3. Современный период развития современного конфуцианства
Он начинается во второй половине 80 х годов и продолжается в настоящее время. Важнейшая веха, маркирующая начало этого этапа – возрождение и бурное развитие (ограниченное однако не столько оригинальным философским творчеством, сколько усвоением, изучением и воспроизведением содержания памятников национальной традиционалистской мысли) конфуцианской мысли в КНР, что изменило саму тональность современных конфуцианских текстов.
Центр традиционалистской китайской мысли переносится в китайскую диаспору США, причем мыслители конфуцианцы как правило обладают высоким академическим статусом в престижных американских университетах (например, Ду Вэймин получил докторскую степень в Гарварде, а затем преподавал китайскую философию в Принстонском и Калифорнийском / Беркли университетах). Крупнейшие представители: Ду Вэймин, Чэн Чжунъин, Антонио Куа и Фу Вэйсюнь.
Теперь в центре внимания современного конфуцианства – проблема «трансформации {китайской} традиции для включения ее в дискурс западной философской традиции»515. Происходит полный переход от комментаторства к оригинальному философскому творчеству.
Говоря о специфике современного конфуцианства, А.В. Ломанов отмечает, что это «идейное течение, направленное на консервативное переосмысление традиции в современных условиях. Сохранение традиции течением „современного неоконфуцианства“ в условиях глобального межкультурного взаимодействия неизбежно будет содержать в себе рефлексию этого взаимодействия и трактовку иной культуры; в свою очередь, постконфуцианство также ставит цель унаследования традиции»516.
Таким образом, представляется возможным выделить следующие основные характеристики современного конфуцианства:
1. Стремление новыми средствами и в новых условиях возродить и переосмыслить национальную традицию, сделав ее ценности жизнеспособными в условиях XX века.
2. Установка на истолкование традиционной культуры в категориях западной философии для уяснения горизонтов ее жизнеспособности и плодотворности в контексте вызовов современного мира. Подчеркивание как национального, так и универсального характера ценностей традиционной китайской культуры.
Выяснение специфики национальной традиции через ее сопоставление с интеллектуальной и культурной традицей Запада и постепенный переход вначале к синтезу китайской и западной мысли при доминирующем значении первой, а затем и введение национальной традиции философствования в западную на правах равноправного участника современного философского процесса. При этом в современном конфуцианстве продолжает доминировать линия, восходящая к философии Ван Янмина и буддийской доктрине «только лишь осознавания» (так называемая «новая йогачара»), тогда как чжусианская линия, выраженная в философии Фэн Юланя, не получила никакого развития.

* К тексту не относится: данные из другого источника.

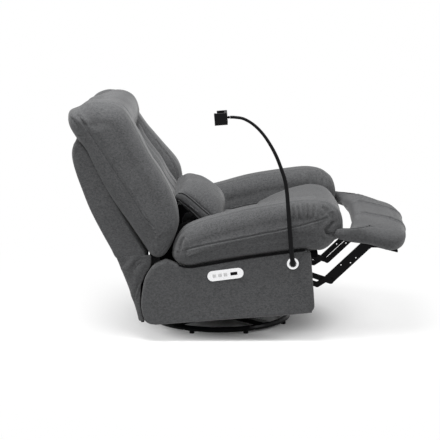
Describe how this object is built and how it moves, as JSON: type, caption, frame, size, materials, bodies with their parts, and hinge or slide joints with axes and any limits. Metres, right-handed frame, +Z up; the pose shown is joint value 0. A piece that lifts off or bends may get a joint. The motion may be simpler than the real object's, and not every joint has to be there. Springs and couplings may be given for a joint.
{
  "type": "reclining armchair",
  "caption": "Fabric swivel rocker recliner with wing back, powered scissor footrest, lumbar pillow, side control plate and a bendable phone-holder arm on a ring base.",
  "frame": {"origin": "floor level under the middle of the bounding box", "axes": "+Y towards the back of the chair, +X towards the sitter's left, +Z up"},
  "size_m": [0.9948, 1.458, 1.0372],
  "materials": {
    "grey_fabric": "woven charcoal upholstery cloth",
    "black_steel": "gloss black paint",
    "bright_metal": "bright plated",
    "black_plastic": "satin black",
    "plywood": "raw board"
  },
  "bodies": {
    "base": {"base_ring": "black_steel"},
    "turntable": {"swivel_bearing": "bright_metal", "turntable_plate": "black_steel", "swivel_pin": "bright_metal", "rocker_tread_left": "black_steel", "rocker_tread_right": "black_steel", "rocker_spring_left_front": "bright_metal", "rocker_spring_left_rear": "bright_metal", "rocker_spring_right_front": "bright_metal", "rocker_spring_right_rear": "bright_metal"},
    "chassis": {"rocker_cam_left": "black_steel", "rocker_cam_right": "black_steel", "side_plate_left": "black_steel", "side_plate_right": "black_steel", "side_panel_left": "grey_fabric", "side_panel_right": "grey_fabric", "arm_pad_left": "grey_fabric", "arm_pad_right": "grey_fabric", "front_rail": "black_steel", "rear_rail": "black_steel", "seat_deck": "plywood", "seat_cushion": "grey_fabric", "rear_board": "plywood", "back_skirt": "grey_fabric", "actuator_housing": "black_plastic", "actuator_motor": "black_plastic", "actuator_guide": "black_steel", "control_plate": "bright_metal", "charging_sockets": "black_plastic", "arm_flange": "bright_metal"},
    "back": {"back_frame": "plywood", "back_hinge_left": "black_steel", "back_hinge_right": "black_steel", "back_wing_left": "grey_fabric", "back_wing_right": "grey_fabric", "back_shell": "grey_fabric", "back_cushion": "grey_fabric", "headrest": "grey_fabric"},
    "front_links": {"front_link_left": "black_steel", "front_link_right": "black_steel", "torque_tube": "black_steel"},
    "outer_links": {"outer_link_left": "black_steel", "outer_link_right": "black_steel"},
    "inner_links": {"inner_link_left": "black_steel", "inner_link_right": "black_steel"},
    "rear_links": {"rear_link_left": "black_steel", "rear_link_right": "black_steel"},
    "footrest": {"footrest_bracket_left": "black_steel", "footrest_bracket_right": "black_steel", "footrest_board": "plywood", "footrest_pad": "grey_fabric"},
    "push_rod": {"push_rod": "black_steel"},
    "lumbar": {"lumbar_pillow": "grey_fabric"},
    "recline_button": {"recline_button": "bright_metal"},
    "footrest_button": {"footrest_button": "bright_metal"},
    "return_button": {"return_button": "bright_metal"},
    "phone_arm": {"arm_plug": "black_plastic", "phone_neck": "black_plastic"},
    "phone_clamp": {"clamp_body": "black_plastic"},
    "clamp_jaw": {"clamp_jaw": "black_plastic"}
  },
  "joints": [
    {"name": "swivel", "type": "hinge", "parent": "base", "child": "turntable", "pos_m": [0.02735, 0.09347, 0], "axis": [0, 0, 1], "continuous": true},
    {"name": "rock", "type": "hinge", "parent": "turntable", "child": "chassis", "pos_m": [0.02735, 0.09347, 0.5257], "axis": [1, 0, 0], "range_deg": [-4, 10], "stiffness_Nm_per_rad": 900, "deforming": ["rocker_spring_left_front", "rocker_spring_left_rear", "rocker_spring_right_front", "rocker_spring_right_rear"]},
    {"name": "recline", "type": "hinge", "parent": "chassis", "child": "back", "pos_m": [0.02735, 0.3447, 0.45507], "axis": [-1, 0, 0], "range_deg": [-14, 23], "deforming": ["back_skirt"]},
    {"name": "lumbar_lean", "type": "hinge", "parent": "chassis", "child": "lumbar", "pos_m": [0.02735, 0.12052, 0.48515], "axis": [-1, 0, 0], "range_deg": [-8, 13]},
    {"name": "footrest_fold", "type": "hinge", "parent": "chassis", "child": "front_links", "pos_m": [0.02735, -0.25725, 0.26271], "axis": [1, 0, 0], "range_deg": [0, 78]},
    {"name": "outer_link_turn", "type": "hinge", "parent": "front_links", "child": "outer_links", "pos_m": [0.02735, -0.37104, 0.22463], "axis": [1, 0, 0], "range_deg": [-93.5, 0.5]},
    {"name": "inner_link_turn", "type": "hinge", "parent": "front_links", "child": "inner_links", "pos_m": [0.02735, -0.39665, 0.21606], "axis": [1, 0, 0], "range_deg": [-93.5, 0.5]},
    {"name": "footrest_turn", "type": "hinge", "parent": "outer_links", "child": "footrest", "pos_m": [0.02735, -0.53517, 0.38202], "axis": [1, 0, 0], "range_deg": [-0.5, 93.5]},
    {"name": "rear_link_turn", "type": "hinge", "parent": "chassis", "child": "rear_links", "pos_m": [0.02735, -0.21511, 0.23732], "axis": [1, 0, 0], "range_deg": [-0.5, 74.5]},
    {"name": "push_rod_slide", "type": "slide", "parent": "chassis", "child": "push_rod", "axis": [0, 0.9969, -0.0785], "range_m": [-0.0005, 0.0815]},
    {"name": "recline_press", "type": "slide", "parent": "chassis", "child": "recline_button", "axis": [1, 0, 0], "range_m": [0, 0.0015], "stiffness_N_per_m": 600},
    {"name": "footrest_press", "type": "slide", "parent": "chassis", "child": "footrest_button", "axis": [1, 0, 0], "range_m": [0, 0.0015], "stiffness_N_per_m": 600},
    {"name": "return_press", "type": "slide", "parent": "chassis", "child": "return_button", "axis": [1, 0, 0], "range_m": [0, 0.0015], "stiffness_N_per_m": 600},
    {"name": "phone_arm_swing", "type": "hinge", "parent": "chassis", "child": "phone_arm", "pos_m": [-0.41765, -0.22335, 0.34931], "axis": [1, 0, 0], "range_deg": [-15, 50]},
    {"name": "phone_clamp_tilt", "type": "hinge", "parent": "phone_arm", "child": "phone_clamp", "pos_m": [-0.45535, 0.04966, 0.98485], "axis": [1, 0, 0], "range_deg": [-30, 30]},
    {"name": "clamp_jaw_open", "type": "slide", "parent": "phone_clamp", "child": "clamp_jaw", "axis": [1, 0, 0], "range_m": [0, 0.02], "stiffness_N_per_m": 250}
  ],
  "couplings": [
    {"joint": "outer_link_turn", "follows": "footrest_fold", "ratio": -1.191},
    {"joint": "inner_link_turn", "follows": "footrest_fold", "ratio": -1.191},
    {"joint": "footrest_turn", "follows": "footrest_fold", "ratio": 1.191},
    {"joint": "rear_link_turn", "follows": "footrest_fold", "ratio": 0.945},
    {"joint": "push_rod_slide", "follows": "footrest_fold", "m_per_rad": 0.0595},
    {"joint": "lumbar_lean", "follows": "recline", "ratio": 0.56}
  ]
}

Все это наводит на мысль об определенной типологической близости современного конфуцианства (а конфуцианство в данном случае выступало единственной и универсальной формой возрождения национальной философской, духовной и культурной традиции как таковой) и русской религиозной философии Серебряного века. Как и в современном конфуцианстве, философы Серебряного века стремились вернуться от позитивизма и атеизма разночинной интеллигенции к национальной христианской традиции, переосмысливая ее, однако, с позиций учений новоевропейской философии (характерный пример – слова Вл. Соловьева о необходимости подкрепить веру отцов данными современной философии). Как и в современном конфуцианстве, рефлексия на содержание традиции привела к появлению принципиально нового явления, значение которого выходит за пределы собственно философии и затрагивает самые различные аспекты духовной культуры. И еще одно совпадение не столько сущностного, сколько конкретно исторического характера: и русские философы начала XX века, и китайские конфуцианцы традиционалисты были вынуждены возрождать традицию и творить в условиях, принципиально враждебных этому возрождению и их творчеству, а часто и вообще в эмиграции, за пределами своей родины. Возможно, современному конфуцианству повезло больше, чем русской религиозной философии, поскольку оно продолжало (и продолжает) непрерывно развиваться в течение всего века и теперь уже ясно, что ему предстоит сыграть свою роль и в развитии философии XXI века.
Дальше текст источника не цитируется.